Jane Mendillo bets on natural resources as she seeks to put the university back on top
Can Timber Rebuild Harvard's Endowment?
Illustration by Pete Ryan

Jane Mendillo boarded a turboprop plane in Brasília in April and flew deep into the Brazilian countryside. The flight took her over dirt roads running through endless hills and valleys and unimaginably beautiful wilderness. But Mendillo, head of Harvard University’s $32 billion endowment, wasn’t there to sightsee. She was visiting tree plantations and inspecting Harvard’s holdings. The pine and eucalyptus trees planted in neat rows that stretch for miles will be used to make charcoal, feed pulp mills and, Mendillo hopes, produce an increasing supply of saw logs for furniture and other consumer goods for a burgeoning Brazilian middle class.

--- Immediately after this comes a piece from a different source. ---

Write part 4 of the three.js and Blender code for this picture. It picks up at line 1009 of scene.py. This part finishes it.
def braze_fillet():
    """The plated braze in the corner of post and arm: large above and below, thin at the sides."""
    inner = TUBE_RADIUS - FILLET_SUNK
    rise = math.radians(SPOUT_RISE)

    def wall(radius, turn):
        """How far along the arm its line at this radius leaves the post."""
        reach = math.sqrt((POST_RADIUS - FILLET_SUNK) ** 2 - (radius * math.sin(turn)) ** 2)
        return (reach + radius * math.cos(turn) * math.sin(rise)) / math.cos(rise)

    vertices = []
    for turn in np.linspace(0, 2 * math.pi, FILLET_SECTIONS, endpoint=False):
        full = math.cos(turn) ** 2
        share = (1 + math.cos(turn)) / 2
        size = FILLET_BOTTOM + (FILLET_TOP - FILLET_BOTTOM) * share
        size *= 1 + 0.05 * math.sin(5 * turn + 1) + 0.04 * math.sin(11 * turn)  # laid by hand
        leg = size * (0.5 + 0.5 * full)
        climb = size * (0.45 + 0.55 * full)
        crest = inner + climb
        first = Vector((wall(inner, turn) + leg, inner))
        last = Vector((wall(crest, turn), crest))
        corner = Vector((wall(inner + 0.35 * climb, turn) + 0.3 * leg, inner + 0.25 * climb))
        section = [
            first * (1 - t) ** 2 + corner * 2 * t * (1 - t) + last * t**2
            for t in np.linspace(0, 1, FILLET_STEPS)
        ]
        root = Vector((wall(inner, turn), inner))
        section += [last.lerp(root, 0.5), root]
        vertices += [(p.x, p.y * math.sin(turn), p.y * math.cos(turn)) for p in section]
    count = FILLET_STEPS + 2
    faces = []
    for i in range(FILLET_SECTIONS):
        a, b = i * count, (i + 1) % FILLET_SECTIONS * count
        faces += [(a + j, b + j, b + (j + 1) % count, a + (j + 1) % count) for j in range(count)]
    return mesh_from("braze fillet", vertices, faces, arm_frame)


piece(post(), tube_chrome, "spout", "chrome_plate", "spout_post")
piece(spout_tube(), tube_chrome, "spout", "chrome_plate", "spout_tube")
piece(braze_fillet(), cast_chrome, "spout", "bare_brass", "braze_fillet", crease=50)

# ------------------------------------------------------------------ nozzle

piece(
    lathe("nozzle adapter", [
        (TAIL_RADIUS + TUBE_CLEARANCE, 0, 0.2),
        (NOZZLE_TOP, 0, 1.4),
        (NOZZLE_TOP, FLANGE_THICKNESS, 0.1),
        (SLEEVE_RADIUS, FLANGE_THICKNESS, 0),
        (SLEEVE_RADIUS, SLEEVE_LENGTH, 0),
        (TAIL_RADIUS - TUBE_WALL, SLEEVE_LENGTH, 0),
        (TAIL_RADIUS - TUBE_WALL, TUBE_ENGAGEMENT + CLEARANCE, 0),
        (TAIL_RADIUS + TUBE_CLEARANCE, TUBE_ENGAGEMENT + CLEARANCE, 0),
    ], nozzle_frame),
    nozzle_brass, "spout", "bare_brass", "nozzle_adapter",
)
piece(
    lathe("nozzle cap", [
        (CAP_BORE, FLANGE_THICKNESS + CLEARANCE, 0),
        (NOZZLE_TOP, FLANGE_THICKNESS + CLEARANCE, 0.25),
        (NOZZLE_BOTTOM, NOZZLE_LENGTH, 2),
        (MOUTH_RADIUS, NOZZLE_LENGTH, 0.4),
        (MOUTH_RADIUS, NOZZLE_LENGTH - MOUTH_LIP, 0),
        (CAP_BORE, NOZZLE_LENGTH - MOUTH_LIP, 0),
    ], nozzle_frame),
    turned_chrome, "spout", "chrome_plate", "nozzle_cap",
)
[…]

Harvard’s endowment started buying U.S. forestland in 1997, when Mendillo—then a member of the investment team—recommended the purchases to her then-boss Jack Meyer. Now Mendillo, 54, is trying to remake the endowment after the world’s richest university suffered a $10 billion loss on its investments in 2009, a 27 percent drop that was the worst for any school. Amid the global credit crisis, Harvard was unable to unload assets and had to scramble to raise cash. The foundation is all that exists of a planned $1 billion science center begun in 2007 across the Charles River from the main campus in Cambridge, Mass.